====== GIVEN INFORMATION ======

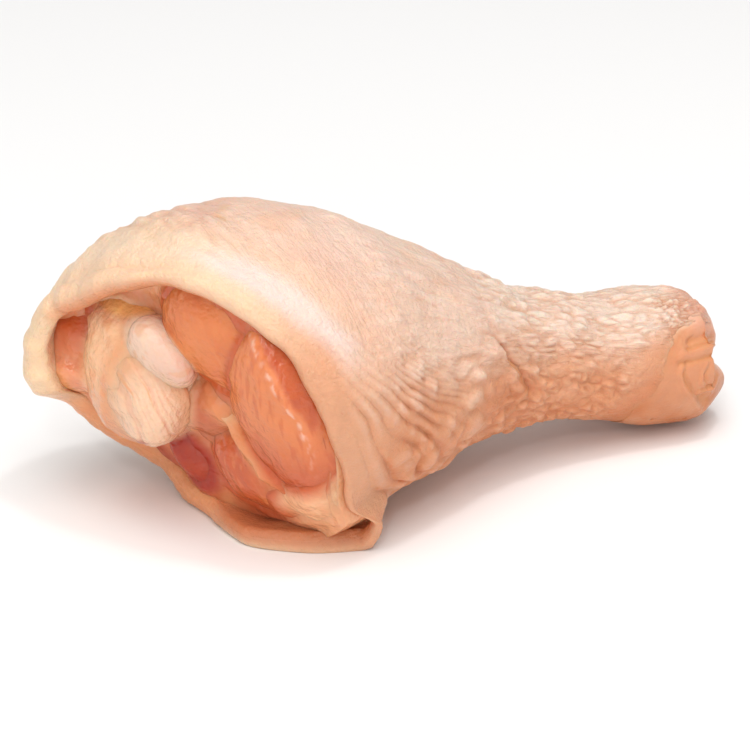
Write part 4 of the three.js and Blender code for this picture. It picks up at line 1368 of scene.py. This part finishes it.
# The dark red flexor in the hollow beyond it.
made = lay_muscle("deep_flexor", weld=1.4, lump=0.2, fibre=0.05, edge=DARK_RED)
tone = mix(DARK_RED, DEEP_SALMON, 0.1 + 0.4 * ripple(made["grid"], 4.0, 2, 2.0))
finish_muscle("deep_flexor_meat", made, tone, 1.2, wet_muscle, "deep_flexor_muscle")

# The muscle on the far side, behind the knee.
made = lay_muscle("far", weld=1.8, lump=0.45, fibre=0.1, edge=DEEP_SALMON)
tone = mix(FAR_PINK, SALMON, 0.4 + 0.6 * ripple(made["grid"], 3.0, 2, 8.0))
finish_muscle("far_meat", made, tone, 1.2, wet_muscle, "far_muscle")

# The cream fat that lies on the folded-out skin at the lower edge.
made = lay_muscle("lower_fat", weld=1.2, lump=0.5, fibre=0.08, edge=FAT_PALE, lowest=4.0)
tone = mix(FAT_PALE, FAT_CREAM, 0.25 + 0.8 * ripple(made["grid"], 3.0, 2, 6.0))
finish_muscle("fat_on_the_flap", made, tone, 1.4, soft_fat, "lower_fat")


# ---------------------------------------------------------------- meat round the bone
# What fills the rest of the sleeve: meat and thin pale skins between the muscles, set back in the open face
# and running to the hock.

MEAT_END = 45.5
LOWEST_MEAT = 2.5
INTO_FLAP = 2.5  # how far it reaches into the folded-out skin, which stands further out than that
MEAT_WELD = 2.5
CORE_COLUMNS = 220
FRONT_RINGS = 90
EDGE_RINGS = 2  # the last of them, which lie smooth against the skin
WALL_RINGS = 40
core_angles = np.linspace(0, 360, CORE_COLUMNS, endpoint=False)[None, :]
FORWARD = within(core_angles, 264, 384, 26)  # where the meat comes forward to the skin's edge


def core_front(share):
    """A ring of the recessed face, at a share of the way from its middle to the skin."""
    x = np.full(core_angles.shape, FACE["x"] + FACE["recess"])
    rim = rim_x(core_angles) + 1.6 + 3.5 * within(core_angles, 336, 390, 14)
    for _ in range(14):
        edge_x = np.minimum(x, rim) * FORWARD + x * (1 - FORWARD)
        inset = np.maximum(tissue_inset(edge_x, core_angles), -INTO_FLAP)
        edge = leg_point(edge_x, core_angles, inset, LOWEST_MEAT)
        place = edge * share + np.array([0, AXIS_Y, FACE["z"]]) * (1 - share)
        recessed = FACE["x"] + FACE["recess"] + face_lean(place[..., 1], place[..., 2])
        forward = np.minimum(rim - recessed, 0) * FORWARD * ramp(share, 0.5, 1)
        x = 0.5 * x + 0.5 * (recessed + forward)
    place[..., 0] = x
    return place


front_rings = np.concatenate([core_front(s) for s in np.linspace(0.02, 1, FRONT_RINGS)])
edge_x = front_rings[-1:, :, 0]
wall_share = np.linspace(0, 1, WALL_RINGS)[1:, None] ** 1.4
wall_x = edge_x + (MEAT_END - edge_x) * wall_share
wall_angles = core_angles + 0 * wall_x
wall_inset = np.maximum(tissue_inset(wall_x, wall_angles), -INTO_FLAP)
wall = leg_point(wall_x, wall_angles, wall_inset, LOWEST_MEAT)
grid = np.concatenate([front_rings, wall])
normal = normals_of(grid, False, True, len(grid) - 1)
gap, beside = neighbours(grid)
front_part = np.zeros(grid.shape[:2])
front_part[: FRONT_RINGS - EDGE_RINGS] = 1
lumps = 0.5 * ripple(grid, 5.0, 2, 0.4) + 0.15 * ripple(grid, 1.8, 2, 4.0)
relief = front_part * lumps + fillet(gap, MEAT_WELD) * front_part
core_shape = grid + normal * relief[..., None]
core_shape[..., 2] = np.maximum(core_shape[..., 2], LOWEST_MEAT)
FASCIA = hex_colour("E39A6C")
FASCIA_RED = hex_colour("D4744A")
FASCIA_PAINTED_LIGHT = hex_colour("FBBE90")
AMBER_FAT = hex_colour("EBAA70")
tone = mix(FASCIA, FASCIA_RED, 0.5 + 0.8 * ripple(grid, 4.0, 2, 2.0))
ring = np.arange(len(grid))[:, None] / FRONT_RINGS  # 1 where the face meets the skin
# Painted light: the meat right under the collar is made paler against the collar's shade.
tone = mix(tone, FASCIA_PAINTED_LIGHT, 0.8 * within(core_angles, 60, 130, 20) * ramp(ring, 0.5, 0.8))
# Painted shade in the crease where the meat meets the skin on the lower far side.
tone = mix(tone, CREASE_SHADE, 0.8 * within(core_angles, 290, 326, 14) * ramp(ring, 0.8, 0.92))
tone = mix(tone, FAR_PINK, 0.5 * within(core_angles, 330, 384, 12) * ramp(ring, 0.5, 0.8))
tone = mix(tone, AMBER_FAT, 0.6 * within(core_angles, 335, 352, 8) * ramp(ring, 0.84, 0.93))
tone = mix(tone, FAT_PALE, within(core_angles, 196, 250, 16) * ramp(ring, 0.7, 0.85))
tone = mix(tone, beside, front_part * (1 - ramp(gap, -0.3, 1.6)))
core = grid_piece("meat_round_the_bone", core_shape, False, True, {"tone": tone})
core.data.materials.append(wet_muscle)
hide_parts("shank_meat")
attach(core, "root")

======

• [EXERCISE BRIEF]: Return every line exactly.

• [WRITTEN SOLUTION]:
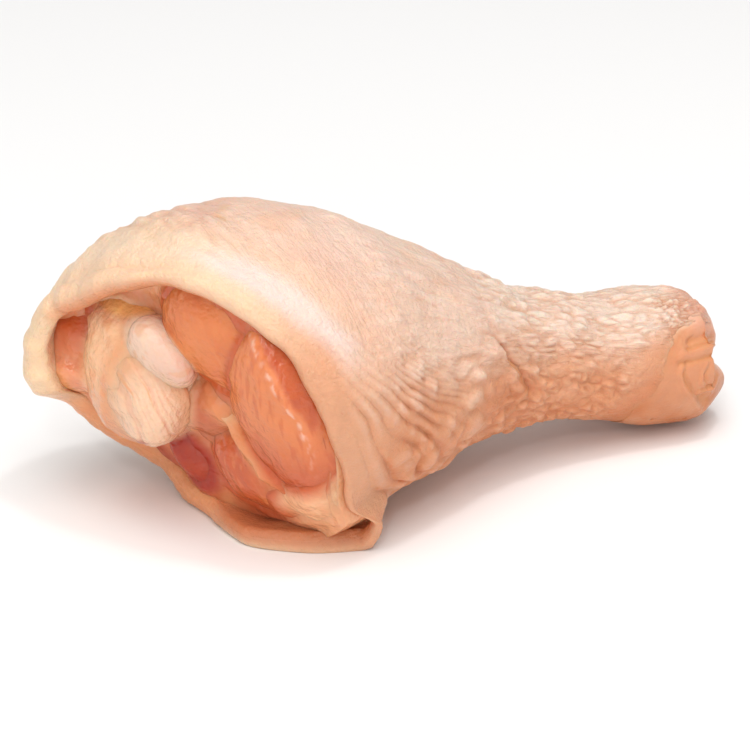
Write part 4 of the three.js and Blender code for this picture. It picks up at line 1368 of scene.py. This part finishes it.
# The dark red flexor in the hollow beyond it.
made = lay_muscle("deep_flexor", weld=1.4, lump=0.2, fibre=0.05, edge=DARK_RED)
tone = mix(DARK_RED, DEEP_SALMON, 0.1 + 0.4 * ripple(made["grid"], 4.0, 2, 2.0))
finish_muscle("deep_flexor_meat", made, tone, 1.2, wet_muscle, "deep_flexor_muscle")

# The muscle on the far side, behind the knee.
made = lay_muscle("far", weld=1.8, lump=0.45, fibre=0.1, edge=DEEP_SALMON)
tone = mix(FAR_PINK, SALMON, 0.4 + 0.6 * ripple(made["grid"], 3.0, 2, 8.0))
finish_muscle("far_meat", made, tone, 1.2, wet_muscle, "far_muscle")

# The cream fat that lies on the folded-out skin at the lower edge.
made = lay_muscle("lower_fat", weld=1.2, lump=0.5, fibre=0.08, edge=FAT_PALE, lowest=4.0)
tone = mix(FAT_PALE, FAT_CREAM, 0.25 + 0.8 * ripple(made["grid"], 3.0, 2, 6.0))
finish_muscle("fat_on_the_flap", made, tone, 1.4, soft_fat, "lower_fat")


# ---------------------------------------------------------------- meat round the bone
# What fills the rest of the sleeve: meat and thin pale skins between the muscles, set back in the open face
# and running to the hock.

MEAT_END = 45.5
LOWEST_MEAT = 2.5
INTO_FLAP = 2.5  # how far it reaches into the folded-out skin, which stands further out than that
MEAT_WELD = 2.5
CORE_COLUMNS = 220
FRONT_RINGS = 90
EDGE_RINGS = 2  # the last of them, which lie smooth against the skin
WALL_RINGS = 40
core_angles = np.linspace(0, 360, CORE_COLUMNS, endpoint=False)[None, :]
FORWARD = within(core_angles, 264, 384, 26)  # where the meat comes forward to the skin's edge


def core_front(share):
    """A ring of the recessed face, at a share of the way from its middle to the skin."""
    x = np.full(core_angles.shape, FACE["x"] + FACE["recess"])
    rim = rim_x(core_angles) + 1.6 + 3.5 * within(core_angles, 336, 390, 14)
    for _ in range(14):
        edge_x = np.minimum(x, rim) * FORWARD + x * (1 - FORWARD)
        inset = np.maximum(tissue_inset(edge_x, core_angles), -INTO_FLAP)
        edge = leg_point(edge_x, core_angles, inset, LOWEST_MEAT)
        place = edge * share + np.array([0, AXIS_Y, FACE["z"]]) * (1 - share)
        recessed = FACE["x"] + FACE["recess"] + face_lean(place[..., 1], place[..., 2])
        forward = np.minimum(rim - recessed, 0) * FORWARD * ramp(share, 0.5, 1)
        x = 0.5 * x + 0.5 * (recessed + forward)
    place[..., 0] = x
    return place


front_rings = np.concatenate([core_front(s) for s in np.linspace(0.02, 1, FRONT_RINGS)])
edge_x = front_rings[-1:, :, 0]
wall_share = np.linspace(0, 1, WALL_RINGS)[1:, None] ** 1.4
wall_x = edge_x + (MEAT_END - edge_x) * wall_share
wall_angles = core_angles + 0 * wall_x
wall_inset = np.maximum(tissue_inset(wall_x, wall_angles), -INTO_FLAP)
wall = leg_point(wall_x, wall_angles, wall_inset, LOWEST_MEAT)
grid = np.concatenate([front_rings, wall])
normal = normals_of(grid, False, True, len(grid) - 1)
gap, beside = neighbours(grid)
front_part = np.zeros(grid.shape[:2])
front_part[: FRONT_RINGS - EDGE_RINGS] = 1
lumps = 0.5 * ripple(grid, 5.0, 2, 0.4) + 0.15 * ripple(grid, 1.8, 2, 4.0)
relief = front_part * lumps + fillet(gap, MEAT_WELD) * front_part
core_shape = grid + normal * relief[..., None]
core_shape[..., 2] = np.maximum(core_shape[..., 2], LOWEST_MEAT)
FASCIA = hex_colour("E39A6C")
FASCIA_RED = hex_colour("D4744A")
FASCIA_PAINTED_LIGHT = hex_colour("FBBE90")
AMBER_FAT = hex_colour("EBAA70")
tone = mix(FASCIA, FASCIA_RED, 0.5 + 0.8 * ripple(grid, 4.0, 2, 2.0))
ring = np.arange(len(grid))[:, None] / FRONT_RINGS  # 1 where the face meets the skin
# Painted light: the meat right under the collar is made paler against the collar's shade.
tone = mix(tone, FASCIA_PAINTED_LIGHT, 0.8 * within(core_angles, 60, 130, 20) * ramp(ring, 0.5, 0.8))
# Painted shade in the crease where the meat meets the skin on the lower far side.
tone = mix(tone, CREASE_SHADE, 0.8 * within(core_angles, 290, 326, 14) * ramp(ring, 0.8, 0.92))
tone = mix(tone, FAR_PINK, 0.5 * within(core_angles, 330, 384, 12) * ramp(ring, 0.5, 0.8))
tone = mix(tone, AMBER_FAT, 0.6 * within(core_angles, 335, 352, 8) * ramp(ring, 0.84, 0.93))
tone = mix(tone, FAT_PALE, within(core_angles, 196, 250, 16) * ramp(ring, 0.7, 0.85))
tone = mix(tone, beside, front_part * (1 - ramp(gap, -0.3, 1.6)))
core = grid_piece("meat_round_the_bone", core_shape, False, True, {"tone": tone})
core.data.materials.append(wet_muscle)
hide_parts("shank_meat")
attach(core, "root")